OBJECTIVE —
Extract exactly the run of lines starting at the line that holds "solids, node_shape.isValid(), node_shape.Volume)" and ending at the line that holds "SENSOR_HEIGHT = 36.0", both included.

___ THE DATA ___

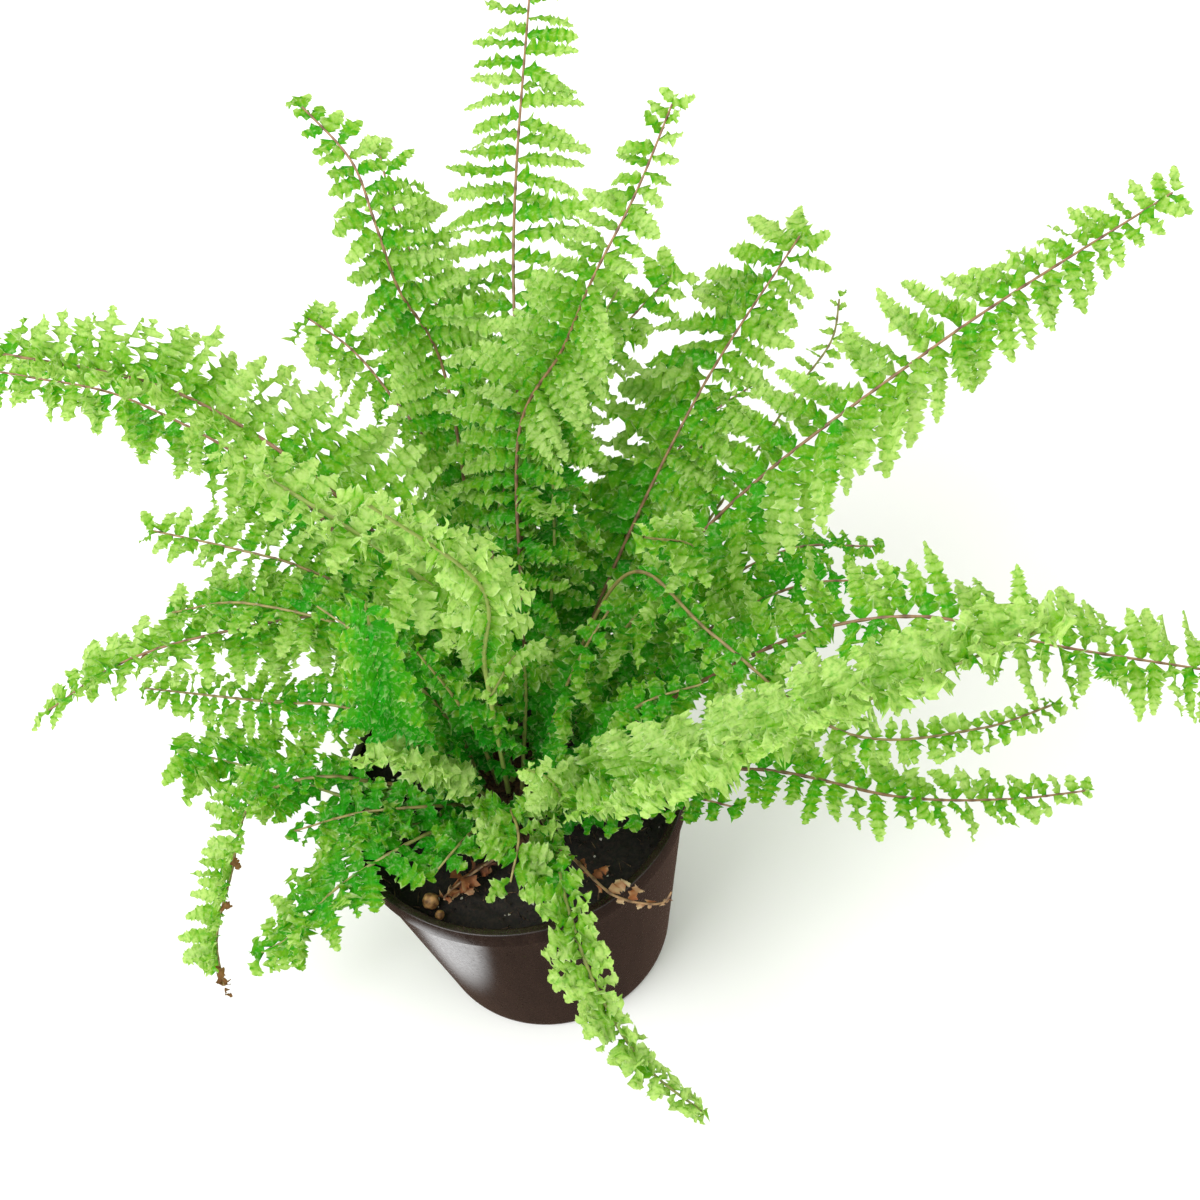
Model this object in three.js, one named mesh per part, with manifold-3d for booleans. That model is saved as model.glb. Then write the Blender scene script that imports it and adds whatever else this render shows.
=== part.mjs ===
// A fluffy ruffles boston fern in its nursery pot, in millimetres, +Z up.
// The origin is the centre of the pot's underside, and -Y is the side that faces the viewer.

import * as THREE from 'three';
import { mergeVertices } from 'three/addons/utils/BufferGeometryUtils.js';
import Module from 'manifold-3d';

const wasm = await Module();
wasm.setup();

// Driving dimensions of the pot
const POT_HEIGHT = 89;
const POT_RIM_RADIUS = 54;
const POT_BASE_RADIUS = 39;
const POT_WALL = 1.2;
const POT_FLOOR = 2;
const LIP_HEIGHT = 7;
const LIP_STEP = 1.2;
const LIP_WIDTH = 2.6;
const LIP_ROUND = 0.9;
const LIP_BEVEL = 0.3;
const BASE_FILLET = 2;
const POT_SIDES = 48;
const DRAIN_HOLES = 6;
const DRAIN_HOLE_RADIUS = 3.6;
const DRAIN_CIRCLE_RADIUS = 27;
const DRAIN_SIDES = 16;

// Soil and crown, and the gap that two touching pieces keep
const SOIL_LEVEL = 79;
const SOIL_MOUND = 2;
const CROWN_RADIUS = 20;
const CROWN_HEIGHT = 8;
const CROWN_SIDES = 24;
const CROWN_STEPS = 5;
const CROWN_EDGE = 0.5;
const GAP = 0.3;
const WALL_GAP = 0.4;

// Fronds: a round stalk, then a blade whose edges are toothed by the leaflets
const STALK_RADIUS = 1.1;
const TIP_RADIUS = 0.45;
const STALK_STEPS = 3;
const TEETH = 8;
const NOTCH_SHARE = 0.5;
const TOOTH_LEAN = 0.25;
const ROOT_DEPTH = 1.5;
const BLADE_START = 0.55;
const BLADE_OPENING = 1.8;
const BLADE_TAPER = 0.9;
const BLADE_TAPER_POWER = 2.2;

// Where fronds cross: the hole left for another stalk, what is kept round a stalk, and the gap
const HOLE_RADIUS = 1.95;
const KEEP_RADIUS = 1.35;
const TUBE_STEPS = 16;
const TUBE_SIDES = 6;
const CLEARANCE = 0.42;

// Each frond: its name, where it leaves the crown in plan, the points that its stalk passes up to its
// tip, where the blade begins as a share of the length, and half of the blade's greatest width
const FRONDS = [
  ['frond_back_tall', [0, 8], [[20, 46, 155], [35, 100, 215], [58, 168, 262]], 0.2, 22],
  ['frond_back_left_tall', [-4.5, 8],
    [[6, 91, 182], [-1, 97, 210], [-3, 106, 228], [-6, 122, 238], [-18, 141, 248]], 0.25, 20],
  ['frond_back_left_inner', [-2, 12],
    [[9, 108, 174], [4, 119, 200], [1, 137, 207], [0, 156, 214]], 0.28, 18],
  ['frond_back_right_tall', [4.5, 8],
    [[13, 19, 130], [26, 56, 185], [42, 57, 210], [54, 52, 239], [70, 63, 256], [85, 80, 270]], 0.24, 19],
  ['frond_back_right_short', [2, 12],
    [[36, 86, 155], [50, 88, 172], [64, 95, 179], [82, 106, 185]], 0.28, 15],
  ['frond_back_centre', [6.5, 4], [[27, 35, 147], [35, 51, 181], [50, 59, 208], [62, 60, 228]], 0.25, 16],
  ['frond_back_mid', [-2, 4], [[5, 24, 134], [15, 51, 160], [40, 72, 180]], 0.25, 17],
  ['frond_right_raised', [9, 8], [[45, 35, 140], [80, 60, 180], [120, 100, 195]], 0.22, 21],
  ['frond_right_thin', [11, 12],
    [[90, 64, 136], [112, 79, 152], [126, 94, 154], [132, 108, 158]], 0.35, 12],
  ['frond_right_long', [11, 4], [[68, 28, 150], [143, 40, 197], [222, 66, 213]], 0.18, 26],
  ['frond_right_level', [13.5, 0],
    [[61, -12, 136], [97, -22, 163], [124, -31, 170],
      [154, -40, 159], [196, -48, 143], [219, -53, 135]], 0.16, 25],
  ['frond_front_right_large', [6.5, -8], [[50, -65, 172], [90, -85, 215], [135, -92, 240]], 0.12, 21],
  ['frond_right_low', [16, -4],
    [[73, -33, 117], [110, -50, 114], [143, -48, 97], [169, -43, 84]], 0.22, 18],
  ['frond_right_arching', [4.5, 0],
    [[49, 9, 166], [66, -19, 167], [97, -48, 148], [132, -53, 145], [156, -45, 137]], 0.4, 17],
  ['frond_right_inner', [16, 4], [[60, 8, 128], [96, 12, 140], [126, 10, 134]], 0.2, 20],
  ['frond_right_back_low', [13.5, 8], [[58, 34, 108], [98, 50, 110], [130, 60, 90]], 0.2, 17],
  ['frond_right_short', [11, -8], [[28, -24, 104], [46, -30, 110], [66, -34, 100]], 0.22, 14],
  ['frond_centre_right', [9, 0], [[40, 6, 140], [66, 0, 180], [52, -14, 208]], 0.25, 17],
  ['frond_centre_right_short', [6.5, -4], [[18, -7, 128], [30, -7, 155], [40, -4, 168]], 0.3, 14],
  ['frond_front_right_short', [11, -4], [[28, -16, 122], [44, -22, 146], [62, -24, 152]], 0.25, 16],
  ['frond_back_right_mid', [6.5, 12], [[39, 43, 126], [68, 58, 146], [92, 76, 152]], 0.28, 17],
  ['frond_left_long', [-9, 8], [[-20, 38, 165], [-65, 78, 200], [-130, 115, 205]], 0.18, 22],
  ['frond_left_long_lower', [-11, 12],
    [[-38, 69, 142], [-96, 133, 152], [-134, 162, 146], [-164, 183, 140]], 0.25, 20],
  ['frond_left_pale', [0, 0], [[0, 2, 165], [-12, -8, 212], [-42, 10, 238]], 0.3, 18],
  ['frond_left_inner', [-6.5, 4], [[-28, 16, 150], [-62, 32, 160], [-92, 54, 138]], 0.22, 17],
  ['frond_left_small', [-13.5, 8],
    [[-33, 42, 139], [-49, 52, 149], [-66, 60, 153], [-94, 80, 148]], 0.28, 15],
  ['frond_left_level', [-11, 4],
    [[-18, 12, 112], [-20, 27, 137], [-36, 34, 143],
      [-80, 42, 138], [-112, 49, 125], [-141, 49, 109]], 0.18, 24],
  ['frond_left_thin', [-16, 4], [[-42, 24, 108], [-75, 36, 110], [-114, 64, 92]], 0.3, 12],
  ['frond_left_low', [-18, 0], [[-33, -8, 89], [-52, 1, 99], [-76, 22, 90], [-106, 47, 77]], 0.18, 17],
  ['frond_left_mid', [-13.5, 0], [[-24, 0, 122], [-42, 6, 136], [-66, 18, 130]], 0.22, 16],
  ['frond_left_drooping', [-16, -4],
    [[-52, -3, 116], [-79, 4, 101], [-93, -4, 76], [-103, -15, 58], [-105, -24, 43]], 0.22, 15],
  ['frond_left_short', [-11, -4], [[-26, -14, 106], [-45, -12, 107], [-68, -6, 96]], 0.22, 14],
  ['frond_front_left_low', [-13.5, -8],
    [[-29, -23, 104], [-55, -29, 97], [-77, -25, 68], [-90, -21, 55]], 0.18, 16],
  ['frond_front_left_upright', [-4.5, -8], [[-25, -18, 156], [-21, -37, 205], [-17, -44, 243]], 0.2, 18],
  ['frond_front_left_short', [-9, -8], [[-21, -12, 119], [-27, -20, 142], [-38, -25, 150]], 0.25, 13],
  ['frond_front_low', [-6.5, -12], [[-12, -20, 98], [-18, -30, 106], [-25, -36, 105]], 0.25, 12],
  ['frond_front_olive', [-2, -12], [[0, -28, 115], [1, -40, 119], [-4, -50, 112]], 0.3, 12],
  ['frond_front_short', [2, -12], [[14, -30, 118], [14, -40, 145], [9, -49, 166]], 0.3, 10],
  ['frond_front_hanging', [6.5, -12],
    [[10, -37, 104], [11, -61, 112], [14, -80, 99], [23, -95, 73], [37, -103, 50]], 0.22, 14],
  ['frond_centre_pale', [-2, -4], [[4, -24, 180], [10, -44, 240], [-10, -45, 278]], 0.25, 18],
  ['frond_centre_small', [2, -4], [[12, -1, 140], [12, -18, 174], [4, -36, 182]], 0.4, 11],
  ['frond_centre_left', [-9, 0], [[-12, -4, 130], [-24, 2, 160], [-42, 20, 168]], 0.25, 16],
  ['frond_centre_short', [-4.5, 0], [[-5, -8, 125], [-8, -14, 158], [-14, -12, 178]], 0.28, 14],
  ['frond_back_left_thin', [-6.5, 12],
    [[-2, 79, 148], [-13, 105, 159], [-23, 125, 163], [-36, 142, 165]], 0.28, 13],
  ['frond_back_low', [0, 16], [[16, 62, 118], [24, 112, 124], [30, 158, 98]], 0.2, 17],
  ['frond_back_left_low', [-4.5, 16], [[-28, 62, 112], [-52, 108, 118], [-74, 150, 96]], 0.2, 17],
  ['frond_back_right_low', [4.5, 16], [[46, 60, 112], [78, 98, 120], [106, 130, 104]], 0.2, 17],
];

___
___ THE DATA ___

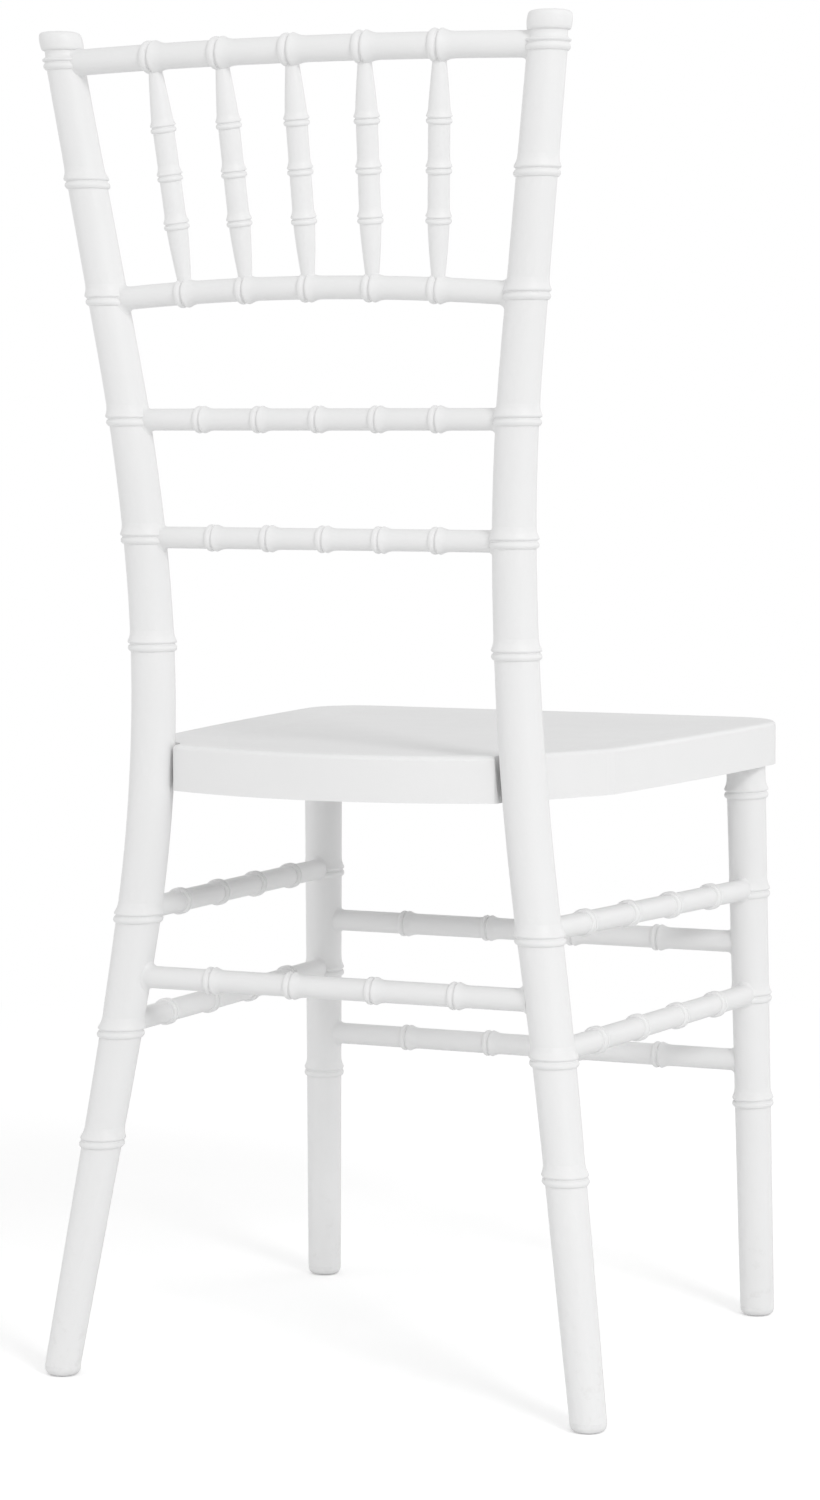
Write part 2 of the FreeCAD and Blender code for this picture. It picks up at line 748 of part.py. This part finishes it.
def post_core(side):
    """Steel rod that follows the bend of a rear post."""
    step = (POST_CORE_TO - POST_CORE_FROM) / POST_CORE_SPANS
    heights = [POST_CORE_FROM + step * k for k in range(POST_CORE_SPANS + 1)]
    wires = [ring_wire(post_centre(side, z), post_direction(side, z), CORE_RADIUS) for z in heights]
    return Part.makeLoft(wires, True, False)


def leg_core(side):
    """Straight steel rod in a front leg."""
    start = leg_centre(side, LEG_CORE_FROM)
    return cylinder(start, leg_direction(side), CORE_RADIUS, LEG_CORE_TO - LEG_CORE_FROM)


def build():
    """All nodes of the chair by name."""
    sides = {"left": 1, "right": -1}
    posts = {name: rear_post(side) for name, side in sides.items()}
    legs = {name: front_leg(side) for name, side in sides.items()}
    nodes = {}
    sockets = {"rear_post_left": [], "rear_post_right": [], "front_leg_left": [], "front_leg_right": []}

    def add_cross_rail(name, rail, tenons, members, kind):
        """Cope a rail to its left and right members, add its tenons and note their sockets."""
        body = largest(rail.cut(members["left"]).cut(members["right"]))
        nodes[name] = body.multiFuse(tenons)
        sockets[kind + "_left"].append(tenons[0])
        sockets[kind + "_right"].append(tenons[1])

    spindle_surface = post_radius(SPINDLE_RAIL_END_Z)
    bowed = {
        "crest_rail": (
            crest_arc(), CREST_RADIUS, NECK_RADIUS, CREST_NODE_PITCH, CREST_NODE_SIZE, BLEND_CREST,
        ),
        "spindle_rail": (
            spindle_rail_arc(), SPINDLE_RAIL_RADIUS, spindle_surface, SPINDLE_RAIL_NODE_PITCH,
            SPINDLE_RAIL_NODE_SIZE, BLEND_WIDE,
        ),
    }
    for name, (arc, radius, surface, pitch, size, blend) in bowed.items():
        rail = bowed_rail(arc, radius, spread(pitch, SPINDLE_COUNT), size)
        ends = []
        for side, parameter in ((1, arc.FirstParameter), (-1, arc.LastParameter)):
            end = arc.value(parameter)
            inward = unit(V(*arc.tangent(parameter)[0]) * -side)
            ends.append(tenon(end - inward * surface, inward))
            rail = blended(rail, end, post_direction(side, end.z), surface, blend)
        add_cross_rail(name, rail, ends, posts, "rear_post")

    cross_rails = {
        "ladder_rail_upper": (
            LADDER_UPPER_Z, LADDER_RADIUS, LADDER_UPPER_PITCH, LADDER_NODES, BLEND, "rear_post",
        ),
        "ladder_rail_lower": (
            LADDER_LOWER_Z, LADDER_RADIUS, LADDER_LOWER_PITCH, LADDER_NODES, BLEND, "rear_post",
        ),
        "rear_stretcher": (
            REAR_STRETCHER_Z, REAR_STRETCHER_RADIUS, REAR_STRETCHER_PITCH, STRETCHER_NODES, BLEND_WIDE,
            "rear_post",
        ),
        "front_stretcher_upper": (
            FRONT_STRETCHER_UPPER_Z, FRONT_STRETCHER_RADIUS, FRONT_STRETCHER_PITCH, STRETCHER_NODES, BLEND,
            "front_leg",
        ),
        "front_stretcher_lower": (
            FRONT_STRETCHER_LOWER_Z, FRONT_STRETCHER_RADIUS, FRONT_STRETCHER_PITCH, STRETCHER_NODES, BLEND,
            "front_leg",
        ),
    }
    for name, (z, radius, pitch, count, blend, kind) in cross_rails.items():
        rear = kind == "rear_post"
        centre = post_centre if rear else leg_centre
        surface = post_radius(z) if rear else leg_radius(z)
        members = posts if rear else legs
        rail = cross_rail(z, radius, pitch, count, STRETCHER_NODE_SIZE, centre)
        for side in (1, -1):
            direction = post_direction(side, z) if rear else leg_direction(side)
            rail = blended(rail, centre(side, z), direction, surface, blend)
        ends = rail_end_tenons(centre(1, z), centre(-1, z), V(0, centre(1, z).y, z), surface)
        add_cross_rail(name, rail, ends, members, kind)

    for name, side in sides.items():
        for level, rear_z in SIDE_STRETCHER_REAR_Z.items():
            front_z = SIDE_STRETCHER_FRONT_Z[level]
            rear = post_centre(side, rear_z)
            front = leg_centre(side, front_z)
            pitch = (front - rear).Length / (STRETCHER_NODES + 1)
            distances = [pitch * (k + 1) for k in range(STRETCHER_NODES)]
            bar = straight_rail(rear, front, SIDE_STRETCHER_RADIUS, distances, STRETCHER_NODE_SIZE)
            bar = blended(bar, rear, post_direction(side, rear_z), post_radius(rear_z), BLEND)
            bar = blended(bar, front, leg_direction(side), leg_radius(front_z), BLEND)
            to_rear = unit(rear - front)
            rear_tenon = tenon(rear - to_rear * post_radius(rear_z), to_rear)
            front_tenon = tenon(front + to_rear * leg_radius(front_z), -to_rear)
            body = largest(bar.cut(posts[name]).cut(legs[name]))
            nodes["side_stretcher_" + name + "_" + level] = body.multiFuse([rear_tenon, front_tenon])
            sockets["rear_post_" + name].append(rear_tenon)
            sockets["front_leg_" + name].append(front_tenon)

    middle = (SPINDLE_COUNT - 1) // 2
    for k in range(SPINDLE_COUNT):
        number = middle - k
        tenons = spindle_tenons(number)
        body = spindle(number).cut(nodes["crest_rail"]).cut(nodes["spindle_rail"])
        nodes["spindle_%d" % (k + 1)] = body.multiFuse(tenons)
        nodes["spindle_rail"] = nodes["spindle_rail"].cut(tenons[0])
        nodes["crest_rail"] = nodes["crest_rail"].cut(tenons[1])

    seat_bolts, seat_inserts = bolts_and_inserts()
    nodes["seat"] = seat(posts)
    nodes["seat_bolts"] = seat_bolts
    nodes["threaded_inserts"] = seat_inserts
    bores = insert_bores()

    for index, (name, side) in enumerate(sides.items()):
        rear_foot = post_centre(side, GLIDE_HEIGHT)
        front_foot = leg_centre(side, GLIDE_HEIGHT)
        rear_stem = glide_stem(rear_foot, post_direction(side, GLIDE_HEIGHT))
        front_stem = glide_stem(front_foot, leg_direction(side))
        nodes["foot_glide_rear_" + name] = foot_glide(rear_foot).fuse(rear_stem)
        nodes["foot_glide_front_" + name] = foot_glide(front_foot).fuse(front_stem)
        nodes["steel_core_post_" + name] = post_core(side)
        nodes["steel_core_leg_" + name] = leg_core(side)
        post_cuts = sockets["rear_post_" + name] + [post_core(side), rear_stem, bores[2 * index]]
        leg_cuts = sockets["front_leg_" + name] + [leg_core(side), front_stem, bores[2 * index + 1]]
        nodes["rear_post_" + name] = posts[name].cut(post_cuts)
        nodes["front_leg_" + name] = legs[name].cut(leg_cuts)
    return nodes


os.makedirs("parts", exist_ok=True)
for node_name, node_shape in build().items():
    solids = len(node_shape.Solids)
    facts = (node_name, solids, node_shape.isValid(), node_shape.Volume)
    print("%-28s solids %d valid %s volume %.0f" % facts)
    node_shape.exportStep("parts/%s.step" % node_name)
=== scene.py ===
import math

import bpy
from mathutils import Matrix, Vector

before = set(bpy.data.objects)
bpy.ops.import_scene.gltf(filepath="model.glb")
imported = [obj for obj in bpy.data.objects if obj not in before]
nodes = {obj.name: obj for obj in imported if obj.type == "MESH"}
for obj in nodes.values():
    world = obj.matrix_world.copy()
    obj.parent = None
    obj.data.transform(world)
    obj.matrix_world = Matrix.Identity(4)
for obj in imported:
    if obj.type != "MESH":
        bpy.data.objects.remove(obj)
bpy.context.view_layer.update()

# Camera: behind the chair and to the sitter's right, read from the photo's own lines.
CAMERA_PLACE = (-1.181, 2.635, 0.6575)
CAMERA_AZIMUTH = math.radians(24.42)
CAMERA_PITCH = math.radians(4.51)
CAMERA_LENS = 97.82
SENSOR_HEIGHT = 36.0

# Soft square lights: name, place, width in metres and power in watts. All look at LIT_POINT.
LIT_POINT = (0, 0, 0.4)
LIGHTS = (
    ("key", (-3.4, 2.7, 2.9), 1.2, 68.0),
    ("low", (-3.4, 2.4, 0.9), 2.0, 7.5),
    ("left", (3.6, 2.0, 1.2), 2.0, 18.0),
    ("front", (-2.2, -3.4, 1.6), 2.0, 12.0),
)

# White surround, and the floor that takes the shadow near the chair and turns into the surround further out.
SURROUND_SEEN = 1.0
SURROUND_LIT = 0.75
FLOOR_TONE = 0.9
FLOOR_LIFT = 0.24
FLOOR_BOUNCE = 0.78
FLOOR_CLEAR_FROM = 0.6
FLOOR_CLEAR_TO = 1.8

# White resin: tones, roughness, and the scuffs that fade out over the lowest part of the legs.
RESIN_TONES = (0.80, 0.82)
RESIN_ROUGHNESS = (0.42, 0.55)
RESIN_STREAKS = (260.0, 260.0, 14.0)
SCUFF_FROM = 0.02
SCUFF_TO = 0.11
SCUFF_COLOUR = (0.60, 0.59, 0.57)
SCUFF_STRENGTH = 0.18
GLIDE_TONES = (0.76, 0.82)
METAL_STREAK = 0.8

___

EXPECTED OUTPUT —
    facts = (node_name, solids, node_shape.isValid(), node_shape.Volume)
    print("%-28s solids %d valid %s volume %.0f" % facts)
    node_shape.exportStep("parts/%s.step" % node_name)
=== scene.py ===
import math

import bpy
from mathutils import Matrix, Vector

before = set(bpy.data.objects)
bpy.ops.import_scene.gltf(filepath="model.glb")
imported = [obj for obj in bpy.data.objects if obj not in before]
nodes = {obj.name: obj for obj in imported if obj.type == "MESH"}
for obj in nodes.values():
    world = obj.matrix_world.copy()
    obj.parent = None
    obj.data.transform(world)
    obj.matrix_world = Matrix.Identity(4)
for obj in imported:
    if obj.type != "MESH":
        bpy.data.objects.remove(obj)
bpy.context.view_layer.update()

# Camera: behind the chair and to the sitter's right, read from the photo's own lines.
CAMERA_PLACE = (-1.181, 2.635, 0.6575)
CAMERA_AZIMUTH = math.radians(24.42)
CAMERA_PITCH = math.radians(4.51)
CAMERA_LENS = 97.82
SENSOR_HEIGHT = 36.0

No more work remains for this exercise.